Ähnlich sieht es für die Partei von Ex-Ministerpräsidentin Alenka Bratusek (SAB) mit derzeit 3,2 Prozent aus. Für die sozialliberale Oppositionspartei tritt auch die frühere NEOS-Europaabgeordnete und kurzzeitige slowenische Kohäsionsministerin Angelika Mlinar an. Die nationalistische SNS und die Pensionistenpartei DeSUS dürften hingegen kaum noch Chancen auf einen Wiedereinzug haben.

Koalitionsbildung könnte schwierig werden

Im Wahlkampf hatten sich schließlich sich zwei klare Lager gebildet: Auf der einen Seite die Gegner Jansas mit dem favorisierten Newcomer Golob und den vier Oppositionsparteien SD, Levica, LMS und SAB, die bisher im Parlament in Form der Koalition des Verfassungsbogens (KUL) zusammenarbeitet haben. Dieses Lager würde laut Umfragen eine Mehrheit im Parlament haben. Offen ist jedoch, wer nach der Wahl die Führungsrolle übernehmen wird.

Sollte Jansa die Wahl gewinnen, würde er hingegen eine deutlich schwierigere Aufgabe mit der Regierungsbildung haben. Ähnlich wie bereits im Jahr 2018 würden ihm dafür die Koalitionspartner fehlen. Linke und liberale Parteien, darunter auch Golob, lehnen eine Kooperation mit der SDS kategorisch ab. Im Jahr 2018 hatte Sarec als Zweitplatzierter eine Mitte-links-Koalition gebildet, die aber nur gut ein Jahr hielt. Nachdem Sarec Anfang 2020 wegen koalitionsinterner Querelen das Handtuch geworfen hatte, konnte Jansa zwei Koalitionspartner auf seine Seite ziehen und doch noch Regierungschef werfen – zum dritten Mal nach 2004 und 2012.

Schlechte Noten für Regierung

Meinungsforscher erwarten, dass sich die Unzufriedenheit mit Jansas Regierung – in der Umfrage Vox Populi bewerten mehr als 61 Prozent die Arbeit der Regierung als nicht erfolgreich – in einer größeren Wahlbeteiligung als bei vergangenen Wahlen widerspiegeln wird. Bei der letzten Parlamentswahl 2018 lag die Beteiligung bei 52,6 Prozent, 2014 war sie noch niedriger bei 51,7 Prozent. Erwartet wird, dass die Beteiligung am Sonntag rund um 60 Prozent betragen wird.

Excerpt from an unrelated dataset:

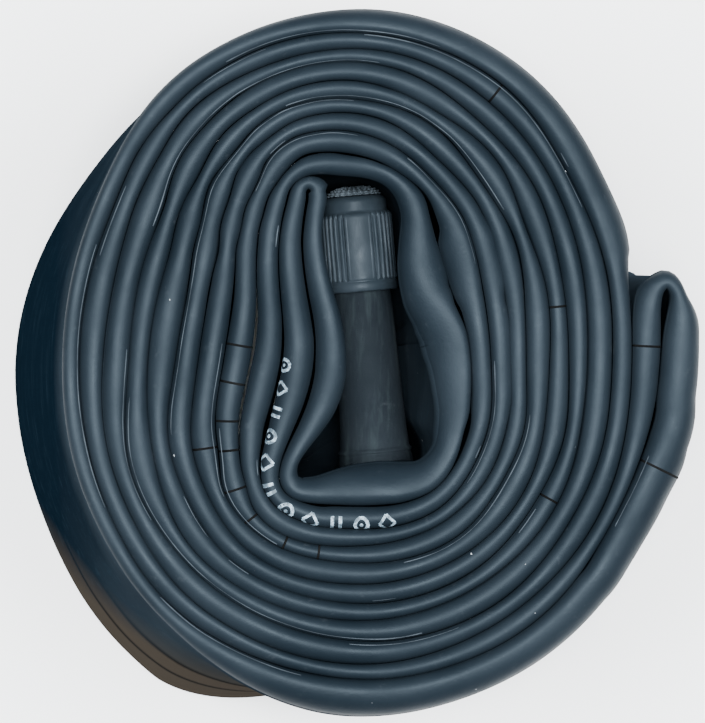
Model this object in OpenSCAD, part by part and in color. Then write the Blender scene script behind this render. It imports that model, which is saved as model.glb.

Die slowenische Regierung wird derzeit auch stark kritisiert, schlechtere Perspektiven für die Staatsfinanzen vor der Parlamentswahl verschleiern zu wollen. Die Opposition wirft der Regierung von Jansa vor, fällige Haushaltsdokumente zu verzögern, um unmittelbar vor der Wahl nicht über ein „riesiges Finanzloch“ sprechen zu müssen, berichteten slowenische Medien. Die Regierung will die Dokumente erst nach dem Urnengang am 24. April vorlegen.